Diz-lhe como de ferro penetrante
Me viste por fiel cravado o peito,
Lacerado, insepulto, e já sujeito
O tronco feio ao corvo altivolante:
Que dum monstro inumano, lhe declara,
A mão cruel me trata desta sorte;
Porém que alívio busque a dor amara
Lembrando-se que teve uma consorte,
Que, por honrada fé que lhe jurara,
À mancha conjugal prefere a morte.
Ora, quem fala é a vítima, já cadáver
feita. Quem fala é o cadáver de u’a mulher, outra novidade. Não um belo corpo
bem tratado, empoado, de cortesã viçosa, mas o putrefato cadáver de alguém,
pardo, na beira da estrada, corpo já frio, corpo de crioula ou de cafuza morta,
corpo morto.
O cadáver
tem um recado a dar.

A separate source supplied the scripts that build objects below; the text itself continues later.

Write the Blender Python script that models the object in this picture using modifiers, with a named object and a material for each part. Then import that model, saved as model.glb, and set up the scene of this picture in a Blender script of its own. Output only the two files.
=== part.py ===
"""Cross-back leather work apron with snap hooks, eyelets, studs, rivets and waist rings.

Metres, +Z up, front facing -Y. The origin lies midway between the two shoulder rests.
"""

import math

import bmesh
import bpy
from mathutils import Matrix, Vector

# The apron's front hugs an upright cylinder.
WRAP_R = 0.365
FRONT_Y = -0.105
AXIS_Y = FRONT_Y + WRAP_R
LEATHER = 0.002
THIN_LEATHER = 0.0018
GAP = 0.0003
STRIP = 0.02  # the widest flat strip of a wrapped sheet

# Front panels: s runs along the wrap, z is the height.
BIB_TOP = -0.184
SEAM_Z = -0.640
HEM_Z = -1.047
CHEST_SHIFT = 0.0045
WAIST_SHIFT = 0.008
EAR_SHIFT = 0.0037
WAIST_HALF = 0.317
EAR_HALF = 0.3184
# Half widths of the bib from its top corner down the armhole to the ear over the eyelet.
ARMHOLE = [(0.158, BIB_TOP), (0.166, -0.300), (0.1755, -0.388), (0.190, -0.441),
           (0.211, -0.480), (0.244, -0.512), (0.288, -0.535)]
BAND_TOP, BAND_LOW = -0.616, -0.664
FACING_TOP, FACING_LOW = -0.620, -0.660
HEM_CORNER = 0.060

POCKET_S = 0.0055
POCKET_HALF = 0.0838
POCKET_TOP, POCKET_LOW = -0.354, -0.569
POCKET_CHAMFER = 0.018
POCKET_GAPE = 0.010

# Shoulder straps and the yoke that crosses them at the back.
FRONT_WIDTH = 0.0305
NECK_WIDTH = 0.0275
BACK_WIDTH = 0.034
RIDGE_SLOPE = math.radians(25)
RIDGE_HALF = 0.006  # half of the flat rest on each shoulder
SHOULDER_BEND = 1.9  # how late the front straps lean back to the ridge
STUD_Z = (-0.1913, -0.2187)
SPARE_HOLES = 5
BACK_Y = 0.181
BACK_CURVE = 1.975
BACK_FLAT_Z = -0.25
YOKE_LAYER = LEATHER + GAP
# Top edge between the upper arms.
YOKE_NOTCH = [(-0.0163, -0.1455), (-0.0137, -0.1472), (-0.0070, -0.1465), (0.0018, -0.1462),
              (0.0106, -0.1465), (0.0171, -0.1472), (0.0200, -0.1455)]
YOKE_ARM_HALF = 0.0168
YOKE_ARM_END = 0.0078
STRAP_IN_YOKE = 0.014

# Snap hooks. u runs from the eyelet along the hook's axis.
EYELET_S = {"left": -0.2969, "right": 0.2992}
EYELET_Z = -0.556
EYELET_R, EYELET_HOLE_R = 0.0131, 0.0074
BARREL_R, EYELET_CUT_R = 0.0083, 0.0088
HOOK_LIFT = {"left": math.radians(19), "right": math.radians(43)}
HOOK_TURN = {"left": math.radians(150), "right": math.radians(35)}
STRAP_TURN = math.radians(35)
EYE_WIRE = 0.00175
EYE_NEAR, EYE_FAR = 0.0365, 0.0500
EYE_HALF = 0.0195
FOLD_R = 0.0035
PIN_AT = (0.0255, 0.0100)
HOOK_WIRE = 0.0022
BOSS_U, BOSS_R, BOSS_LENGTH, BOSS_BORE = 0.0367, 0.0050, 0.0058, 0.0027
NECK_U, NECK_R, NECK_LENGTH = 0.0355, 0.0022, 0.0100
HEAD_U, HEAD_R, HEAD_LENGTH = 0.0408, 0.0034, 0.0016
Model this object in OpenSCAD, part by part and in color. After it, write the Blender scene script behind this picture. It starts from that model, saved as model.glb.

Um recado, uma nova, uma notícia dela para o esposo
aflito, que, se aflito não a sabe morta. “Leva piedoso”, significa, “por favor,
por piedade, diz para meu marido que morri”.

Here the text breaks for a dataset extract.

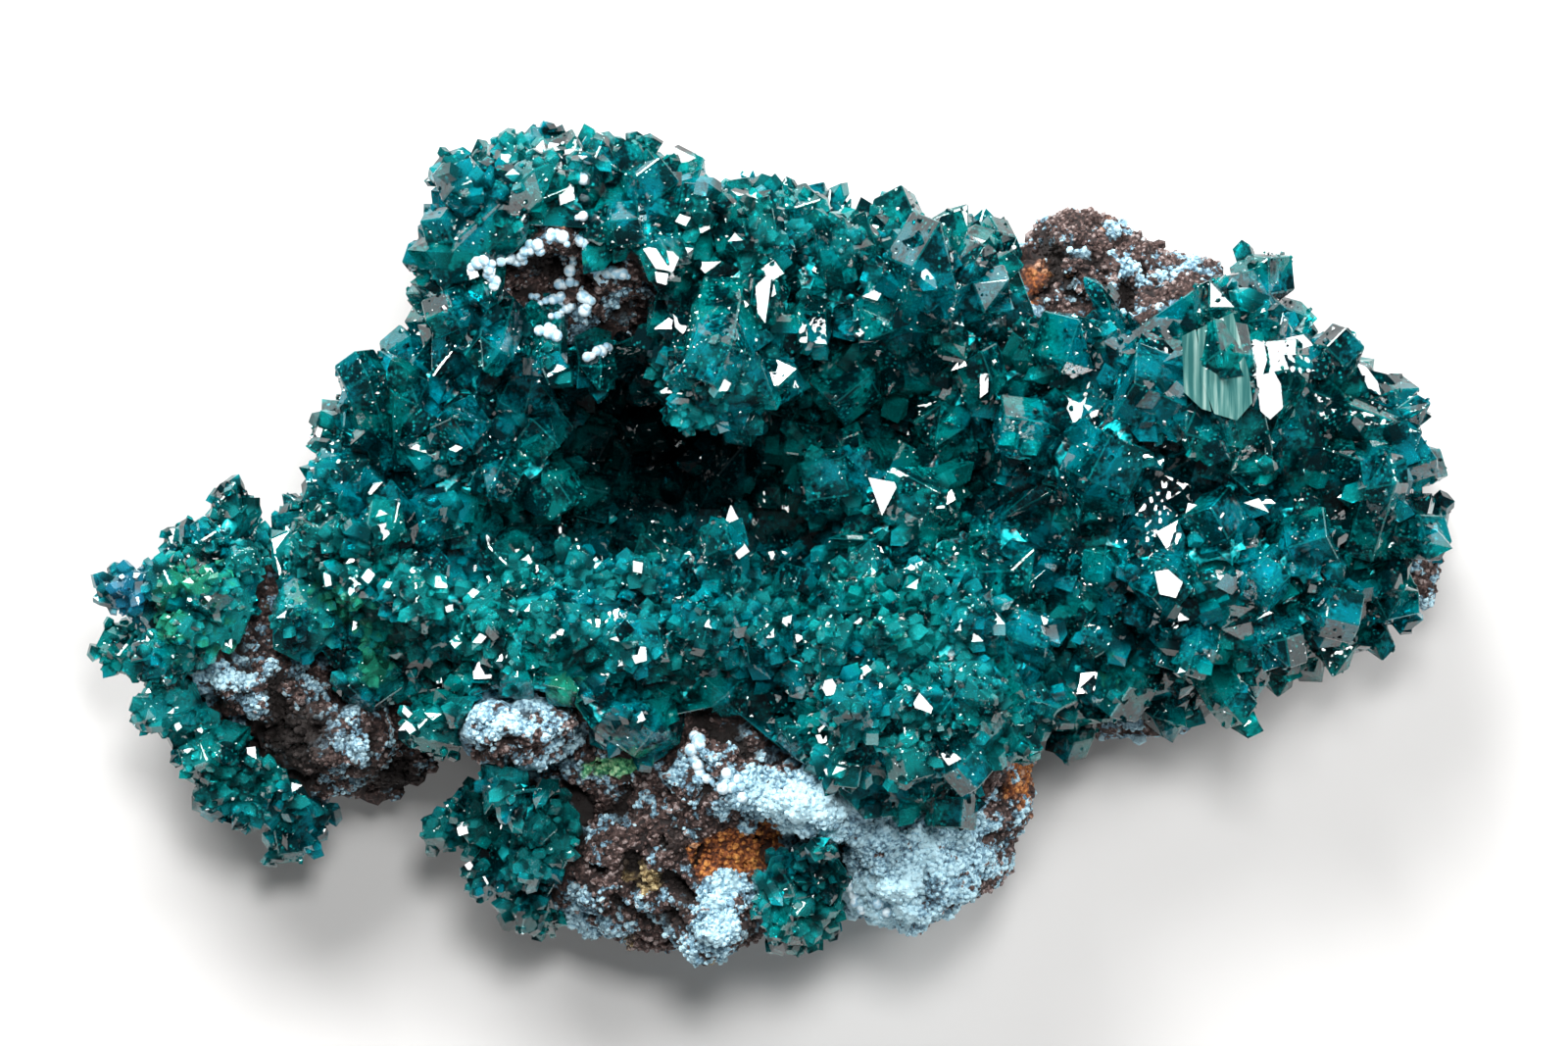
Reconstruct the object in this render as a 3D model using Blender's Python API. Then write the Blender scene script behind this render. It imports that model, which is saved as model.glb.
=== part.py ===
"""A cabinet specimen of dioptase: crusts of stout green crystals on a lump of brown gossan.

The specimen lies on the flat cut of its back. Metres, +Z up, with the origin in the middle of the base.
X runs along the specimen and Y across it, and the crystals face up.
"""

import math
import random

import bmesh
import bpy
from mathutils import Matrix, Vector
from mathutils.bvhtree import BVHTree

MM = 0.001

# Driving dimensions, in millimetres
GAP = 0.34  # between the rock and the crusts
CRUST_SKIN = 1.7  # how far a crust stands out of the rock under its crystals
CRUST_LOW = 7.0  # the back of the lump below this height is bare rock
ROCK_VOXEL = 0.95
SKIN_VOXEL = 1.1
LUMP_DEPTH = 1.5
LUMP_SIZE = 5.0
ROOT_DEPTH = 2.0  # the hidden foot of a crystal
RIM_HEIGHT = 9.0  # where a crystal past the rim of the skin is rooted
SEEDED_WIDTHS = (1.9, 3.0)  # half widths of the crystals between the chosen ones
FREE_DISTANCE = 0.25  # a face this far off the rock may be thinned out
WELD = 0.001
ABOVE = 100.0  # higher than everything, where rays start
COLUMN_TOP = 60.0

# Shares and counts
FINE_SHARE = 0.70  # size of the crystals in the fine-grained regions
RIM_SHARE = 0.7
RIM_SLOPE = 0.45  # a skin steeper than this faces the rim
SPACING = 2.15  # of two crystals, in their mean half widths
SEEDED_LENGTHS = (1.25, 1.9)  # in half widths
SHORTEST = 1.05  # of a crystal, in heights of its tip
TILT_SHARE = 0.45
LEAST_RISE = -0.2
FLATTENING = (0.85, 1.0)
SEED_TRIES = 5000
FEW_ROWS = 6  # a crust with this few chosen crystals has no others
RHOMB_SLOPE = math.tan(math.radians(51))  # of the tip's faces against the crystal's cross-section

# Triangles kept
ROCK_TRIANGLES = 1250
SKIN_TRIANGLES = 560

# Plain finishes
ROCK_COLOUR = (0.20, 0.13, 0.10)
ROCK_ROUGHNESS = 0.85
GEM_COLOUR = (0.0, 0.28, 0.26)
GEM_ROUGHNESS = 0.12
GEM_CLEARNESS = 0.6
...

Sim, o poeta está interessado na sorte da
“mulher de soldado”, morta, parda, insepulta. Talvez estuprada.
Ela já diz
que preferiu a morte à “mancha conjugal”. Quer que o esposo busque nisso o
alívio à dor amara.
Hoje,
Tenreiro Aranha é rua de Copacabana, rua sem saída, que começa na Siqueira
Campos. Ex-Travessa Trianon.
Em outro
soneto, canta o poeta:
Passarinho que
logras docemente
Os prazeres da
amável inocência,
Livre de que a
culpada consciência
Te aflija, como
aflige ao delinqüente;
Fácil sustento e
sempre mui decente
Vestido te
fornece a Providência;
Sem futuros
prever, tua existência
É feliz
limitando-se ao presente.
Não assim, ai de
mim! Porque sofrendo
A fome, a sede, o
frio, a enfermidade
Sinto também do
crime o peso horrendo...
Dos homens me
rodeia a iniqüidade
A calúnia me
oprime, e, ao fim tremendo
Me assusta uma
espantosa eternidade.
Note-se
que há dois Aranhas: Além do poeta, que se chamava Bento de Figueiredo Tenreiro
Aranha, existe seu filho, João Batista de Figueiredo Tenreiro Aranha, o
primeiro Governador da Capitania do Rio Negro, em 1850. É quando se constrói a
Catedral, que não é bela, mas imponente. Dizem que foi construída com trabalho
escravo indígena. Nesta época Manaus se torna centro político. Começa o
comércio da borracha e piaçava.
` O poeta
cedo ficou órfão. Seu tutor o colocou na lavoura, junto com os escravos.Com
doze anos inicia estudos com um vigário. Interno no Convento de S. Antônio de
Belém. Os bens familiares do menino foram “confiscados”, literalmente pelo
Fisco. Devem ter sido roubados. Já adulto, foi nomeado para um cargo público,
foi demitido por intrigas políticas. Depois, o Conde dos Arcos, Governador do
Grão Pará, o faz Escrivão. Dizem que o poeta era um erudito, tinha sólida
cultura, e sabia grego. Traduziu Odes de Píndaro.
O segundo
soneto louva a “inocência”, logra docemente os prazeres da amável inocência,
“livre de que a culpada consciência / Te aflija, como aflige ao delinqüente”. É
obra leve, bela, clássica. O tema, bem ao gosto do Renascimento: “Sem futuros
prever, tua existência / É feliz limitando-se ao presente”. Mas o ambiente é
arcádico. Não é amazônico. Nada mais agressivo do que a Floresta Amazônica, com
seus espinhos, insetos, aranhas, escorpiões, formigas venenosas, serpentes e
pântanos. Não, não se tem ali “Os prazeres da amável inocência”. Nem o “Fácil
sustento e sempre mui decente”. Não, isso não é amazônico.